Are smartphones really making us anti-social?

Researchers say addiction to our devices stems from a desire for MORE personal connection

It seems these days that most people are glued to their devices, often spending more time looking down at a screen than interacting face-to-face, according to Daily Mail.

But, according to new research, smartphone addiction might not be as isolating as it appears.

A team of cognitive anthropologists studying the ‘dysfunctional’ use of smart devices has found that our dependence on the technology likely stems from a desire to connect with other people.

Based on this, the researchers say we may not be addicted to smartphones after all – instead, we’re addicted to social interactions.

‘There is a lot of panic surrounding this topic,’ says Professor Samuel Veissière.

‘We’re trying to offer some good news and show that it is our desire for human interaction that is addictive – and there are fairly simple solutions to deal with this.’

In the new study, the researchers analyzed literature on the dysfunctional use of smart technology through an evolutionary lens.

According to the researchers, these devices tap into our basic needs as a uniquely social species.

Humans tend to seek meaning and a sense of identity through their interactions with others.

Thus, addiction to smartphones and other devices may be considered hyper-social, not anti-social, the researchers say.

But, the pace and scale at which they’re used could put the brain’s reward system in ‘overdrive,’ they warn.

‘In post-industrial environments where foods are abundant and readily available, our cravings for fat and sugar sculpted by distant evolutionary pressures can easily go into insatiable overdrive and lead to obesity, diabetes, and heart disease, the pro-social needs and rewards can similarly be hijacked to produce a manic theater of hyper-social monitoring,’ the authors explain in the paper.
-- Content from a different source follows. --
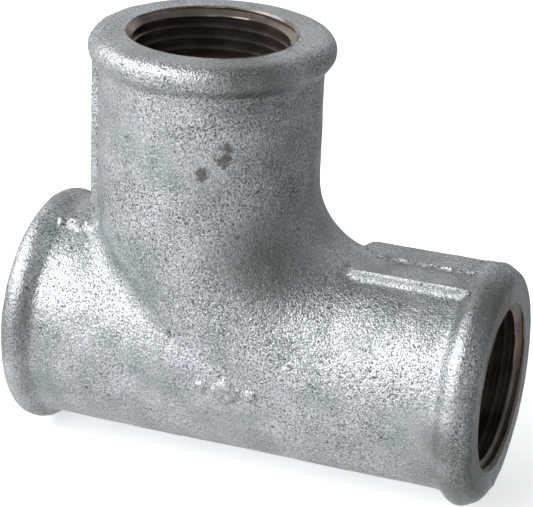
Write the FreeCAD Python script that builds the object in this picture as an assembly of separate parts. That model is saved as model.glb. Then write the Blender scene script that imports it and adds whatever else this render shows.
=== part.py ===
"""Pitcher tee, galvanised malleable cast iron, with three Rp 3/4 sockets.

The branch sweeps into the long arm of the run as a bend, and the short arm goes
straight on. The frame's origin is where the axes of the run and the branch cross.
+X points along the run to its long arm, and +Z points up the branch.
The flat pads lie along the parting plane, y = 0.
"""
import FreeCAD
import Part
import math
import os

# Centre-to-face lengths, mm
SHORT_ARM = 27.9
LONG_ARM = 49.8
BRANCH_ARM = 50.4

# Outside of the casting, mm
RUN_RADIUS = 17.4
BRANCH_RADIUS = 17.3
SWEEP_RADIUS = 27.0         # of the bend's centre line, from the branch to the long arm
BEAD_RADIUS = 19.15
BEAD_ROUND = 2.4            # radius of the bead's round section
BEAD_ROOT_FILLET = 1.0
CREASE_BLEND = 3.5          # fillet of the bend into the short arm, at the parting plane
CREASE_BLEND_END = 0.5      # and where it dies out on the run's side
CREASE_END = 8.0            # place along the run where it dies out
PAD_RISE = 0.55             # height of a pad's flat above its barrel
PAD_HALF_WIDTH = 5.9
PAD_ROOT_DEPTH = 3.5        # how far a pad's body reaches in below its barrel's surface
PAD_CORNER = 3.0            # rounding of a pad's free corners, seen from above
LONG_ARM_PAD_START = 24.5   # where the long arm's pad begins, from the branch axis

# Socket thread: 55 degree, 3/4 size, minor diameter 24.117, major 26.441
THREAD_MINOR_RADIUS = 24.117 / 2
THREAD_LENGTH = 15.0
MOUTH_RADIUS = 13.35
INNER_CHAMFER = 0.6
WATERWAY_RADIUS = 12.8      # as-cast bore behind the threads
BRANCH_WATERWAY_RADIUS = 12.7

ORIGIN = FreeCAD.Vector(0, 0, 0)
X_AXIS = FreeCAD.Vector(1, 0, 0)
Y_AXIS = FreeCAD.Vector(0, 1, 0)
Z_AXIS = FreeCAD.Vector(0, 0, 1)


def pointed_along(shape, direction):
    """Turn a shape made about +Z so that its axis lies along a direction."""
    turn = FreeCAD.Rotation(Z_AXIS, direction)
    shape.Placement = FreeCAD.Placement(ORIGIN, turn)
    return shape


def turned(edges):
    """Revolve a closed outline in the XZ plane a full turn about Z."""
    outline = Part.Wire(edges)
    return Part.Face(outline).revolve(ORIGIN, Z_AXIS, 360)


def outline_points(points):
    """Turn (radius, height) pairs into points of the XZ plane."""
    return [FreeCAD.Vector(radius, 0, height) for radius, height in points]


def polyline(points):
    """Straight edges through (radius, height) points."""
    corners = outline_points(points)
    return [Part.LineSegment(a, b).toShape() for a, b in zip(corners, corners[1:])]


def bead(barrel_radius, face, inward):
    """Root, crown and rim of a half-round bead whose barrel lies inward (+1 or -1) of its face."""
    centre_radius = BEAD_RADIUS - BEAD_ROUND
    back = math.sqrt(BEAD_ROUND**2 - (barrel_radius - centre_radius) ** 2)
    root = (barrel_radius, face + inward * (BEAD_ROUND + back))
    crown = (BEAD_RADIUS, face + inward * BEAD_ROUND)
    rim = (centre_radius, face)
    return root, crown, rim


def beaded_barrel(radius, low, high, low_bead):
    """Solid barrel about Z with a bead at its high end, and one at its low end if asked."""
    top = bead(radius, high, -1)
    roots = [top[0]]
    edges = [Part.Arc(*outline_points(top)).toShape()]
    edges += polyline([top[2], (0, high), (0, low)])
    if low_bead:
        bottom = bead(radius, low, 1)
        roots.append(bottom[0])
        edges += polyline([(0, low), bottom[2]])
        edges.append(Part.Arc(*outline_points(bottom[::-1])).toShape())
        edges += polyline([bottom[0], top[0]])
    else:
        edges += polyline([(0, low), (radius, low), top[0]])
    barrel = turned(edges)
    root_edges = [edge for root in roots for edge in circles_at(barrel, *root)]
    return barrel.makeFillet(BEAD_ROOT_FILLET, root_edges)


def circles_at(shape, radius, height):
    """Round edges of one radius and height about Z."""
    found = []
    for edge in shape.Edges:
        if not isinstance(edge.Curve, Part.Circle):
            continue
        same_radius = abs(edge.Curve.Radius - radius) < 1e-6
        same_height = abs(edge.Curve.Center.z - height) < 1e-6
        if same_radius and same_height:
            found.append(edge)
    return found


def bend(radius):
    """Quarter bend from the branch's axis to the run's, ended square to both."""
    start = FreeCAD.Vector(0, 0, SWEEP_RADIUS)
    circle = Part.Wire(Part.Circle(start, Z_AXIS, radius).toShape())
    centre = FreeCAD.Vector(SWEEP_RADIUS, 0, SWEEP_RADIUS)
    return Part.Face(circle).revolve(centre, -Y_AXIS, 90)


def blended_arms():
    """Run, bend and branch as one solid, filleted where the bend meets the short arm."""
    arms = pointed_along(beaded_barrel(RUN_RADIUS, -SHORT_ARM, LONG_ARM, True), X_AXIS)
    branch = beaded_barrel(BRANCH_RADIUS, SWEEP_RADIUS, BRANCH_ARM, False)
    arms = arms.fuse(branch.fuse(bend(BRANCH_RADIUS))).removeSplitter()
    room = 2 * (LONG_ARM + BRANCH_ARM)
    front = Part.makeBox(room, room, room, FreeCAD.Vector(-room / 2, -room, -room / 2))
    short = Part.makeBox(room, room, room, FreeCAD.Vector(CREASE_END - room, -room, -room / 2))
    half = arms.common(front)
    short_half = half.common(short)
    crease = [edge for edge in short_half.Edges if is_crease(edge)]
    radii = [CREASE_BLEND, CREASE_BLEND_END]
    if crease[0].firstVertex().X > crease[0].lastVertex().X:
        radii.reverse()
    short_half = short_half.makeFillet(radii[0], radii[1], crease)
    half = short_half.fuse(half.cut(short))
    return half.fuse(half.mirror(ORIGIN, Y_AXIS))


def is_crease(edge):
    """True for the curve where the bend meets the run's barrel."""
    box = edge.BoundBox
    on_run = box.ZMin > 1.0 and box.ZMax < RUN_RADIUS + 0.1
    return on_run and box.YLength > 0.9 * BRANCH_RADIUS


def pad(low, high):
    """Box between two (x, z) corners, as wide as a pad, centred on the parting plane."""
    corner = FreeCAD.Vector(low[0], -PAD_HALF_WIDTH, low[1])
    return Part.makeBox(high[0] - low[0], 2 * PAD_HALF_WIDTH, high[1] - low[1], corner)


def pads():
    """Pads on the tops of both run arms and on the branch's short-arm side."""
    run_root = RUN_RADIUS - PAD_ROOT_DEPTH
    run_flat = RUN_RADIUS + PAD_RISE
    branch_root = PAD_ROOT_DEPTH - BRANCH_RADIUS
    branch_flat = -BRANCH_RADIUS - PAD_RISE
    long_arm = pad((LONG_ARM_PAD_START, run_root), (LONG_ARM - BEAD_ROUND, run_flat))
    corners = [edge for edge in long_arm.Edges if is_free_corner(edge)]
    long_arm = long_arm.makeFillet(PAD_CORNER, corners)
    short_arm = pad((BEAD_ROUND - SHORT_ARM, run_root), (branch_root, run_flat))
    branch = pad((branch_flat, run_root), (branch_root, BRANCH_ARM - BEAD_ROUND))
    return [long_arm, short_arm, branch]


def is_free_corner(edge):
    """True for the upright edges at the start of the long arm's pad."""
    box = edge.BoundBox
    return box.ZLength > PAD_RISE and box.XMax < LONG_ARM_PAD_START + 0.1 and box.YLength < 0.1


def tee_casting():
    """The galvanised casting, bored for its sockets and hollow between them."""
    casting = blended_arms()
    for one_pad in pads():
        casting = casting.fuse(one_pad)
    run_length = LONG_ARM + SHORT_ARM
    run_start = FreeCAD.Vector(-SHORT_ARM, 0, 0)
    branch_start = FreeCAD.Vector(0, 0, SWEEP_RADIUS)
    branch_length = BRANCH_ARM - SWEEP_RADIUS
    waterway = Part.makeCylinder(WATERWAY_RADIUS, run_length, run_start, X_AXIS)
    waterway = waterway.fuse(bend(BRANCH_WATERWAY_RADIUS))
    upright = Part.makeCylinder(BRANCH_WATERWAY_RADIUS, branch_length, branch_start, Z_AXIS)
    casting = casting.cut(waterway.fuse(upright))
    for reach, direction in SOCKETS.values():
        floor = direction * (reach - THREAD_LENGTH)
        seat = Part.makeCylinder(MOUTH_RADIUS, THREAD_LENGTH, floor, direction)
        casting = casting.cut(seat)
    return casting.removeSplitter()


def socket_thread(reach, direction):
    """The machined lining of one socket: chamfered mouth, then bore at the thread's crests."""
    mouth_chamfer = MOUTH_RADIUS - THREAD_MINOR_RADIUS
    floor = reach - THREAD_LENGTH
    outline = [
        (MOUTH_RADIUS, floor),
        (MOUTH_RADIUS, reach),
        (THREAD_MINOR_RADIUS, reach - mouth_chamfer),
        (THREAD_MINOR_RADIUS, floor + INNER_CHAMFER),
        (THREAD_MINOR_RADIUS + INNER_CHAMFER, floor),
        (MOUTH_RADIUS, floor),
    ]
    return pointed_along(turned(polyline(outline)), direction)


SOCKETS = {
    "left_socket_thread": (SHORT_ARM, -X_AXIS),
    "right_socket_thread": (LONG_ARM, X_AXIS),
    "branch_socket_thread": (BRANCH_ARM, Z_AXIS),
}


def main():
    """Write one STEP file for each sub-part."""
    os.makedirs("parts", exist_ok=True)
    shapes = {"tee_casting": tee_casting()}
    for name, (reach, direction) in SOCKETS.items():
        shapes[name] = socket_thread(reach, direction)
    for name, shape in shapes.items():
        solid = shape.Solids[0]
        solid.exportStep(f"parts/{name}.step")
        print(name, "valid", solid.isValid(), "solids", len(shape.Solids), "volume", round(solid.Volume))


main()
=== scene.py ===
"""Looks of a galvanised malleable-iron pitcher tee with three threaded sockets.

The casting is one smooth body: its beaded barrels, blends and pads are a distance
field that is turned into a mesh, roughened like cast metal and then bored. Each
socket's thread is a helix made with Geometry Nodes.
"""
import logging
import math
from collections.abc import Callable
from dataclasses import dataclass, field
from enum import Enum
from functools import reduce

import bmesh
import bpy
import numpy as np
from mathutils import Matrix, Vector, noise


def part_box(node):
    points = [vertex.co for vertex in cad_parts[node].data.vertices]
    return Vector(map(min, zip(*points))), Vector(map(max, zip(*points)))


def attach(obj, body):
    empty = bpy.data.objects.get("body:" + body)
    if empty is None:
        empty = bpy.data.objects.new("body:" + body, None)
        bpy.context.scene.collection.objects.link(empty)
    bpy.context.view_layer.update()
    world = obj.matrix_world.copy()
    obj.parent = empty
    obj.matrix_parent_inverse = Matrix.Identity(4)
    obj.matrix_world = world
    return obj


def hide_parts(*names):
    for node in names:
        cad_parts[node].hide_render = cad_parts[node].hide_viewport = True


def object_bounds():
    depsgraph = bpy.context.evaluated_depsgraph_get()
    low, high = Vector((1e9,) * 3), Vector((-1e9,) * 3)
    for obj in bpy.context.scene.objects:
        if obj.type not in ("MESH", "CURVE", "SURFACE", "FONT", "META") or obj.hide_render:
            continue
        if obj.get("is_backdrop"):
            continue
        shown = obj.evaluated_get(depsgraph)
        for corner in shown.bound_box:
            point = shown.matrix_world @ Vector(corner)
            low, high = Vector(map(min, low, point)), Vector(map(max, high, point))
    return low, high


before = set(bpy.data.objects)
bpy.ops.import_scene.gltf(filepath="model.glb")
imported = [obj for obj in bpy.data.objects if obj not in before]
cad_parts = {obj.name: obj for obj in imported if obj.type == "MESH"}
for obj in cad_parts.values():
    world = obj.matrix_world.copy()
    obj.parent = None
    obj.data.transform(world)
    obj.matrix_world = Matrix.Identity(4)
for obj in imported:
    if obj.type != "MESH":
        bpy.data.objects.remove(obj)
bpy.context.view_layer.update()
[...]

The researchers urge taking certain steps to avoid unhealthy smartphone use.

By turning off push notifications or setting aside appropriate times to check your phone, they say those with smartphone ‘addictions’ can regain control of their use.

And, they say it’s important for workplaces to ‘prohibit evening and weekend emails,’ to allow employees to disconnect.

‘Rather than start regulating the tech companies or the use of these devices, we need to start having a conversation about the appropriate way to use smartphones,’ Veissière said.

‘Parents and teachers need to be made aware of how important this is.’